Born and raised in Chicago’s Hyde Park neighborhood, with a BA and MA from Columbia College Chicago, Erica Watson is an actor, stand-up comedian at clubs around the country, and film/television director. She is a St. Thomas the Apostle Elementary School alum (where Bryant Gumbel and Steve Allen attended), as well The Chicago Children’s Choir and The Merit School of Music. She currently stars in the short film “BlacKorea” and has appeared in the Oscar nominated film “Precious,” “ChiRaq,” “Top Five,” and “Side Effects” following starring in the feature film “Dirty Laundry.” She has also been featured on TLC’s Big Sexy, The Dr. Phil Show, The Oxygen Network, The WE Channel, Black Entertainment (BET), MSG-TV, You & Me This Morning, The TV Guide Network and is a recurring correspondent for “Windy City Live,” and “The Jam.” Watson is also a blogger for the Huffington Post.
Up next you can see her in “The Chi” on Showtime created by Emmy winner Lena Waithe. She has also been featured on the NBC drama “Chicago Fire” and “Empire” a FOX drama directed by Lee Daniels. Watson was featured in two Gracie Award-winning commercials that she wrote for the Oxygen Network called “Tresstify” and “Kiss & Tell;” as well as a recent guest star on TV One’s sitcom “Love That Girl” and featured on NBC’s “Last Comic Standing,”
Erica was a commentator and pundit for six Black Entertainment (BET) specials, including “Shining Stars: BET Awards Nominee Special” (2010) “They Like Me: BET Awards Nominee Special” and “Top 12 BET Award Show Moments” (both in June 2009); “Countdown to 2009: BET Year in Review” (December 2008); “I Wanna Thank My Momma: BET Awards Nominee Special” (June 2008); “The Evolution of Mary J. Blige” (March 2008); and “The Evolution of Jay-Z” (April 2008). Additionally, Watson is a recurring politics and pop culture panelist on the BETJ talk show “My Two Cents;” and director of the reality TV Series “My Model Looks Better Than Your Model” on the BETJ Network.
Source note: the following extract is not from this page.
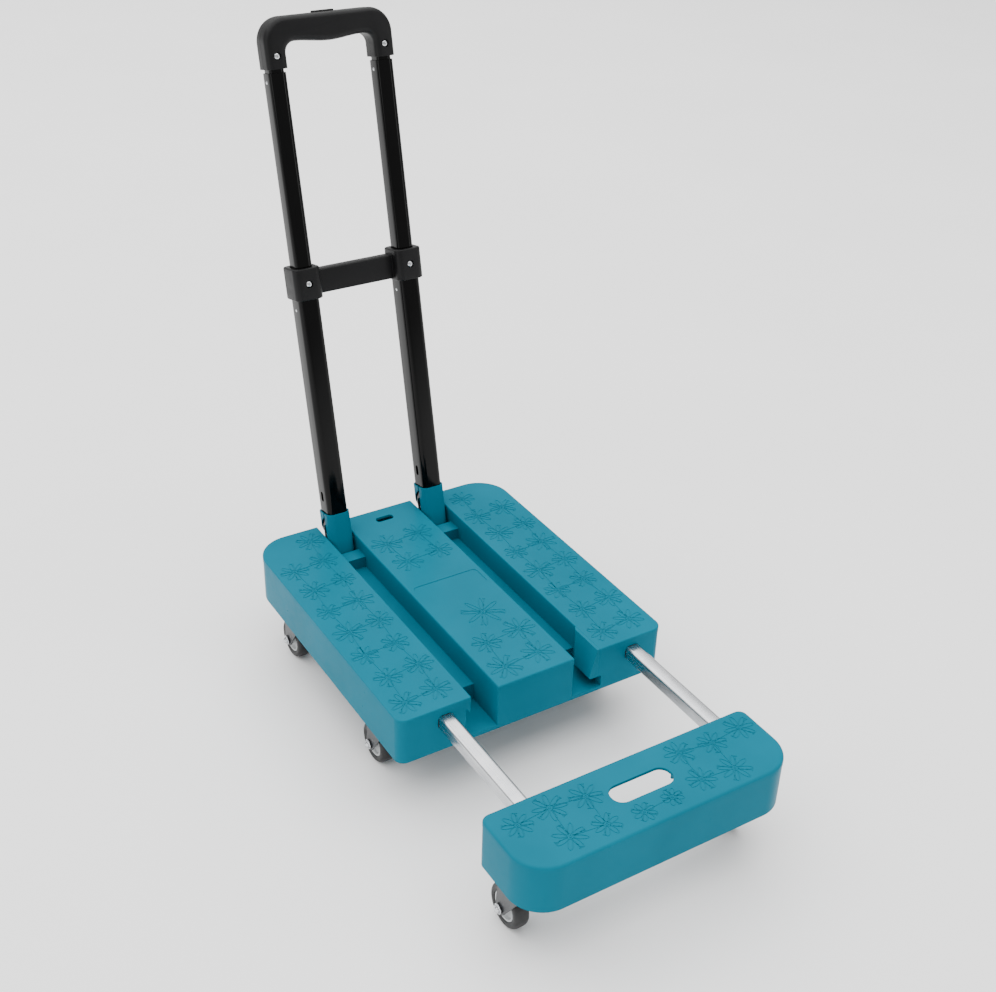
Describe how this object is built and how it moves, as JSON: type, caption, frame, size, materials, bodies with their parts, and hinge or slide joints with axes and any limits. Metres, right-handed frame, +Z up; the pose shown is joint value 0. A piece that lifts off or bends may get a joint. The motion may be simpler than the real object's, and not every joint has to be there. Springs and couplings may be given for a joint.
{
  "type": "folding platform cart",
  "caption": "Folding platform cart: teal moulded deck and pull-out front unit on swivel casters, with a black telescoping handle that folds over the deck.",
  "frame": {"origin": "middle of the bounding box footprint, on the floor under the wheels", "axes": "+X to the right of someone who stands in front of the cart and looks at it from the front unit, +Y from the front unit towards the handle, +Z up"},
  "size_m": [0.35, 0.7713, 0.7499],
  "materials": {
    "teal_plastic": "satin moulded",
    "black_plastic": "fine moulded texture",
    "black_painted_tube": "gloss",
    "chrome_steel": "polished",
    "plated_steel": "zinc plated",
    "grey_painted_steel": "satin",
    "white_plastic": "semi-gloss",
    "black_tyre": "matt"
  },
  "bodies": {
    "deck": {"deck": "teal_plastic", "pole_foot_left": "grey_painted_steel", "pole_foot_right": "grey_painted_steel", "caster_plate_front_left": "plated_steel", "caster_plate_front_right": "plated_steel", "caster_plate_rear_left": "plated_steel", "caster_plate_rear_right": "plated_steel"},
    "front_unit": {"front_unit": "teal_plastic", "slide_tube_left": "chrome_steel", "slide_tube_right": "chrome_steel", "tube_end_plug_left": "black_plastic", "tube_end_plug_right": "black_plastic", "caster_plate_unit_left": "plated_steel", "caster_plate_unit_right": "plated_steel"},
    "handle_lower": {"handle_bracket": "black_plastic", "lower_tube_left": "black_painted_tube", "lower_tube_right": "black_painted_tube", "hinge_pin_left": "chrome_steel", "hinge_pin_right": "chrome_steel", "bracket_screw_left": "chrome_steel", "bracket_screw_right": "chrome_steel"},
    "handle_mid": {"mid_tube_left": "black_painted_tube", "mid_tube_right": "black_painted_tube"},
    "handle_top": {"grip_front_shell": "black_plastic", "grip_rear_shell": "black_plastic", "inner_tube_left": "black_painted_tube", "inner_tube_right": "black_painted_tube", "grip_screw_left": "chrome_steel", "grip_screw_right": "chrome_steel"},
    "release": {"grip_button": "black_plastic", "release_bar": "plated_steel", "release_rod_left": "plated_steel", "release_rod_right": "plated_steel"},
    "sleeve_left": {"sleeve_left": "teal_plastic"},
    "sleeve_right": {"sleeve_right": "teal_plastic"},
    "caster_unit_left": {"caster_fork_unit_left": "grey_painted_steel", "axle_bolt_unit_left": "chrome_steel"},
    "wheel_unit_left": {"wheel_hub_unit_left": "white_plastic", "wheel_tyre_unit_left": "black_tyre"},
    "caster_unit_right": {"caster_fork_unit_right": "grey_painted_steel", "axle_bolt_unit_right": "chrome_steel"},
    "wheel_unit_right": {"wheel_hub_unit_right": "white_plastic", "wheel_tyre_unit_right": "black_tyre"},
    "caster_front_left": {"caster_fork_front_left": "grey_painted_steel", "axle_bolt_front_left": "chrome_steel"},
    "wheel_front_left": {"wheel_hub_front_left": "white_plastic", "wheel_tyre_front_left": "black_tyre"},
    "caster_front_right": {"caster_fork_front_right": "grey_painted_steel", "axle_bolt_front_right": "chrome_steel"},
    "wheel_front_right": {"wheel_hub_front_right": "white_plastic", "wheel_tyre_front_right": "black_tyre"},
    "caster_rear_left": {"caster_fork_rear_left": "grey_painted_steel", "axle_bolt_rear_left": "chrome_steel"},
    "wheel_rear_left": {"wheel_hub_rear_left": "white_plastic", "wheel_tyre_rear_left": "black_tyre"},
    "caster_rear_right": {"caster_fork_rear_right": "grey_painted_steel", "axle_bolt_rear_right": "chrome_steel"},
    "wheel_rear_right": {"wheel_hub_rear_right": "white_plastic", "wheel_tyre_rear_right": "black_tyre"}
  },
  "joints": [
    {"name": "unit_slide", "type": "slide", "parent": "deck", "child": "front_unit", "axis": [0, 1, 0], "range_m": [0, 0.158]},
    {"name": "handle_fold", "type": "hinge", "parent": "deck", "child": "handle_lower", "pos_m": [0, 0.23519, 0.136], "axis": [1, 0, 0], "range_deg": [0, 98]},
    {"name": "sleeve_left_lift", "type": "slide", "parent": "handle_lower", "child": "sleeve_left", "axis": [0, 0.2164, 0.9763], "range_m": [0, 0.03]},
    {"name": "sleeve_right_lift", "type": "slide", "parent": "handle_lower", "child": "sleeve_right", "axis": [0, 0.2164, 0.9763], "range_m": [0, 0.03]},
    {"name": "mid_slide", "type": "slide", "parent": "handle_lower", "child": "handle_mid", "axis": [0, -0.2164, -0.9763], "range_m": [0, 0.221]},
    {"name": "top_slide", "type": "slide", "parent": "handle_mid", "child": "handle_top", "axis": [0, -0.2164, -0.9763], "range_m": [-0.2, 0]},
    {"name": "button_press", "type": "slide", "parent": "handle_top", "child": "release", "axis": [0, -0.2164, -0.9763], "range_m": [0, 0.003], "stiffness_N_per_m": 1500, "springref_m": -0.002},
    {"name": "swivel_unit_left", "type": "hinge", "parent": "front_unit", "child": "caster_unit_left", "pos_m": [-0.147, -0.33431, 0.074], "axis": [0, 0, 1], "continuous": true},
    {"name": "spin_unit_left", "type": "hinge", "parent": "caster_unit_left", "child": "wheel_unit_left", "pos_m": [-0.147, -0.31631, 0.0255], "axis": [1, 0, 0], "continuous": true},
    {"name": "swivel_unit_right", "type": "hinge", "parent": "front_unit", "child": "caster_unit_right", "pos_m": [0.135, -0.33431, 0.074], "axis": [0, 0, 1], "continuous": true},
    {"name": "spin_unit_right", "type": "hinge", "parent": "caster_unit_right", "child": "wheel_unit_right", "pos_m": [0.135, -0.31631, 0.0255], "axis": [1, 0, 0], "continuous": true},
    {"name": "swivel_front_left", "type": "hinge", "parent": "deck", "child": "caster_front_left", "pos_m": [-0.148, -0.04931, 0.074], "axis": [0, 0, 1], "continuous": true},
    {"name": "spin_front_left", "type": "hinge", "parent": "caster_front_left", "child": "wheel_front_left", "pos_m": [-0.148, -0.03131, 0.0255], "axis": [1, 0, 0], "continuous": true},
    {"name": "swivel_front_right", "type": "hinge", "parent": "deck", "child": "caster_front_right", "pos_m": [0.148, -0.04931, 0.074], "axis": [0, 0, 1], "continuous": true},
    {"name": "spin_front_right", "type": "hinge", "parent": "caster_front_right", "child": "wheel_front_right", "pos_m": [0.148, -0.03131, 0.0255], "axis": [1, 0, 0], "continuous": true},
    {"name": "swivel_rear_left", "type": "hinge", "parent": "deck", "child": "caster_rear_left", "pos_m": [-0.148, 0.17669, 0.074], "axis": [0, 0, 1], "continuous": true},
    {"name": "spin_rear_left", "type": "hinge", "parent": "caster_rear_left", "child": "wheel_rear_left", "pos_m": [-0.148, 0.19469, 0.0255], "axis": [1, 0, 0], "continuous": true},
    {"name": "swivel_rear_right", "type": "hinge", "parent": "deck", "child": "caster_rear_right", "pos_m": [0.148, 0.17669, 0.074], "axis": [0, 0, 1], "continuous": true},
    {"name": "spin_rear_right", "type": "hinge", "parent": "caster_rear_right", "child": "wheel_rear_right", "pos_m": [0.148, 0.19469, 0.0255], "axis": [1, 0, 0], "continuous": true}
  ],
  "couplings": [
    {"joint": "sleeve_left_lift", "follows": "handle_fold", "m_per_rad": 0.0175},
    {"joint": "sleeve_right_lift", "follows": "handle_fold", "m_per_rad": 0.0175}
  ]
}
Erica’s 1 woman show “Fat Bitch!” was a 2010 Black Theater Alliance Award Nominee, and was curated at The Brooklyn Museum as a part of Target First Saturdays in October 2010. Since then, her show has toured the country and is a favorite in every city that she visits. Watson starred in the “Broadway in Chicago” production of “Love, Loss and What I Wore” and went on to star in the final cast in New York off-broadway under the guidance of Nora & Delia Ephron as well as with The Delaware Theater Company. She was also chosen by the prestigious NBC Diversity Program to receive a full scholarship to study with the Upright Citizens Brigade in NYC.
ABOUT ‘FAT BITCH’
“Fat Bitch” is a funny and thought-provoking look at how society’s obsession with weight, race and class have formed the way the world perceives Erica. Via her interactions with men from the boardroom to the bedroom, she engages with historical images such as “Mammy” and the “Hottentot Venus” to show how the past haunts the future. These stereotypes continue to influence modern day images of black women. Written and performed as a combination of theatre and stand-up comedy, “Fat Bitch!” responds to how black women and their bodies have always been subjected to sexualized admiration and ridicule.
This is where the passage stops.